Fishback went up his chain of command, and was told to keep quiet and not to jeopardize his career. It was only after he wrote to Warner and McCain that the Army opened an investigation, and then, according to interviews Fishback made to the press on Sept. 27, the investigation seemed to be targetting those who came forward to expose prisoner abuse, rather than looking up the chain of command to those who authorized it.
"I'm convinced this is going in a direction that's not consistent with why we came forward," Captain Fishback told the New York Times. "We came forward because of the larger issue that prisoner abuse is systemic in the Army. I'm concerned this will take a new twist, and they'll try to scapegoat some of the younger soldiers. This is a leadership problem."
It has been reported that Fishback is being subjected to continuous threats from the Pentagon leadership and some fellow officers—including accusations that he is siding with the enemy and working for their cause—and that he could be subjected to charges.
A number of Democratic Senators, as well as Republican McCain, quoted from the letter to McCain from Fishback during the floor debate. But shamefully, the neo-confederate Sen. Jeff Sessions (R-Ala.), mocked and ridiculed Fishback's account.
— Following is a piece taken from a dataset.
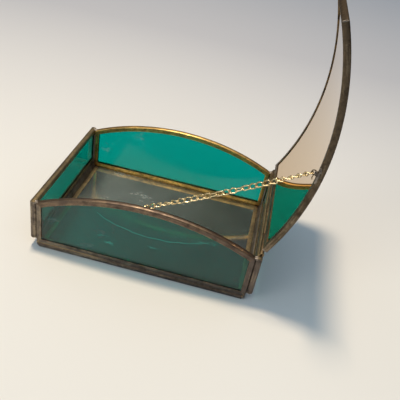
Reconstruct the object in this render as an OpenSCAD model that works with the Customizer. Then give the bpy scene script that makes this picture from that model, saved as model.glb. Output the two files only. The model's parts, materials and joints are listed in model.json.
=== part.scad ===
// Glass casket box: four framed glass walls on a mirror floor, with an arched mirror lid that hangs on a tube hinge
// and is held open by a stay chain. Millimetres. X runs along the box with the hinge at +X, the front is at -Y, and
// Z points up from the plane that the box stands on. The lid is drawn open.

/* [Walls] */
// Length of the front and back walls over their cames
wall_len = 158; // [140:1:176]
// Width of the box over the outer faces of the front and back walls
box_w = 121; // [90:1:150]
// Height of the front and back walls at the crown of the arch
crown_h = 53.8; // [50:0.2:62]
// Outer radius of the arched top came
arch_r = 180.6; // [170:0.2:260]
// Height of the end walls' top edge above the shoulders of the arch
end_lift = 1.1; // [0:0.1:1.4]
// Height of the end walls' lower edge above the lower edge of the front wall
end_rise = 3.8; // [0:0.1:6]
// Distance that the floor frame stops short of each end of the front wall
floor_inset = 2; // [0:0.5:6]

/* [Came and glass] */
// Thickness of the brass sheet in the U-shaped came
came_t = 0.5; // [0.3:0.05:0.8]
// Depth of the came's legs over the glass
came_leg = 4; // [3:0.1:6]
// Thickness of the wall and lid panes
glass_t = 3; // [2:0.1:4]
// Thickness of the floor mirror
floor_glass_t = 2.4; // [1.8:0.1:4]
// Thickness of the silvered backing
silver_t = 0.1; // [0.05:0.01:0.2]
// Play between a pane's face and the came's leg
glass_play = 0.1; // [0.05:0.01:0.2]
// Play between a pane's edge and the came's web
edge_play = 0.2; // [0.1:0.05:0.5]
// Radius of the solder fillet in each corner of the walls
solder_r = 1.2; // [0.6:0.1:2]

/* [Lid] */
// Gap between the closed lid and the arches that it lies on
lid_gap = 0.4; // [0.3:0.05:0.8]
// Distance of the lid's sides inside the outer faces of the long walls
lid_inset = 2; // [1:0.1:3]
// Distance of the lid's free end inside the end of the wall
free_short = 0.8; // [0.6:0.1:2]
// Distance of the lid's hinged end inside the end of the wall
hinge_short = 2.8; // [2.4:0.1:4]
// Angle that the lid is open
open_a = 92; // [60:1:100]

/* [Hinge] */
// Outer radius of the hinge tube
knuckle_r = 1.7; // [1.5:0.05:2]
// Radius of the hinge pin
pin_r = 0.8; // [0.5:0.05:1]
// Radial play of the pin in the tube
pin_play = 0.05; // [0.02:0.01:0.1]
// Number of knuckles
knuckle_n = 5; // [3:2:9]
// Gap between neighbouring knuckles
knuckle_gap = 0.4; // [0.3:0.1:1]
// Distance of the hinge axis outside the inner face of the end wall
hinge_out = 2.7; // [2.4:0.1:2.9]
// Distance of each end of the hinge tube inside the faces of the box
tube_short = 3; // [1:0.5:10]
// Distance of each end of the pin inside the tube
pin_short = 2; // [1:0.5:4]
// Thickness of the lid's hinge leaves
leaf_t = 0.8; // [0.5:0.1:1]

/* [Stay chain] */
// Diameter of the chain's wire
link_wire = 0.84; // [0.6:0.02:0.9]
// Width of a link
link_w = 3.4; // [3:0.1:3.8]
// Wanted distance from link to link
link_pitch = 4.5; // [4.3:0.05:5]
// Slack between neighbouring links
link_slack = 0.26; // [0.2:0.01:0.4]
// Diameter of the wire of the two eyes
eye_wire = 0.7; // [0.5:0.05:0.8]
// Radius of the eyes to the middle of their wire
eye_r = 1.5; // [1.4:0.05:1.8]
// Place of the box eye along the wall, from the middle
eye_x = -1.5; // [-30:0.5:10]
// Depth of the box eye's centre below the crown of the arch
eye_drop = 2.2; // [2:0.1:4]
// Place of the lid eye round the lid, from its crown towards the hinge
eye_a = 3.6; // [1:0.1:8]
// Clearance between the chain and the inner face of the front wall
chain_gap = 0.4; // [0.3:0.05:1]

/* [Hidden] */
$fn = 96;

brass = "#8c6f42";
pale_brass = "#d9c08a";
teal = [0, 0.5, 0.44, 0.6];
silver = "#b9bcb8";

// Came widths over both legs
came_w = glass_t + 2 * glass_play + 2 * came_t;
floor_w = floor_glass_t + 2 * glass_play + 2 * came_t;
play = came_t + edge_play;
over = 1;
// Gap between the bent mirror and its silvering, so that the two round faces stay apart
silver_gap = 0.01;

// Long walls stand on the floor frame
half_len = wall_len / 2;
arch_drop = arch_r - sqrt(arch_r * arch_r - half_len * half_len);
shoulder_h = crown_h - arch_drop;
inner_r = arch_r - came_leg;
inner_x = half_len - came_leg;
// Height from the shoulder down to the corner of the frame's opening
shoulder_cut = shoulder_h - (crown_h - arch_r + sqrt(inner_r * inner_r - inner_x * inner_x));
floor_len = wall_len - 2 * floor_inset;
arc_z = floor_w + crown_h - arch_r;
in_y = box_w / 2 - came_w;

// End walls stand against the ends of the long walls
end_z = floor_w + end_rise;
end_top = floor_w + shoulder_h + end_lift;
end_h = end_top - end_z;

// Lid, as it lies closed: angles are measured from the crown
lid_r = arch_r + lid_gap;
free_a = asin((half_len - free_short) / lid_r);
hinge_a = asin((half_len - hinge_short) / lid_r);
lid_w = box_w - 2 * lid_inset;

// Hinge
axis_x = half_len + hinge_out;
axis_z = end_top + knuckle_r;
tube_len = box_w - 2 * tube_short;
knuckle_len = (tube_len - (knuckle_n - 1) * knuckle_gap) / knuckle_n;
bore_r = pin_r + pin_play;
foot_w = 2.4;

// Stay chain: it hangs in one plane, just clear of the front wall
chain_y = -in_y + chain_gap + link_w / 2;
box_eye = [eye_x, floor_w + crown_h - eye_drop];
eye_seat = 0.15;
lid_eye_r = lid_r - eye_r - eye_wire / 2 - eye_seat;
lid_eye = opened([lid_eye_r * sin(eye_a), arc_z + lid_eye_r * cos(eye_a)]);
span = lid_eye - box_eye;
span_a = atan2(span[1], span[0]);
link_r = link_wire / 2;
eye_play = 0.2;
first_tip = eye_r - eye_wire / 2 - link_r - eye_play;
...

McCain then took to the floor to defend Fishback and to denounce Sessions' attacks on him. "Captain Fishback is a noble, brave young American," McCain said. "He does not deserve to be disparaged on the Senate floor by any Senator, and the Senator from Alabama owes him an abject and deep apology."
The next battle will be in the House-Senate conference committee, since the House Defense Appropriations bill does not include the anti-torture amendments. But, the highly respected senior Democrat on the House Appropriations Defense Subcommittee, Rep. John Murtha (D-Pa.), has announced his support of the McCain amendment, and with the demise of House Majority Leader Tom DeLay (R-Tex.), prospects look much brighter than a few weeks ago for passage.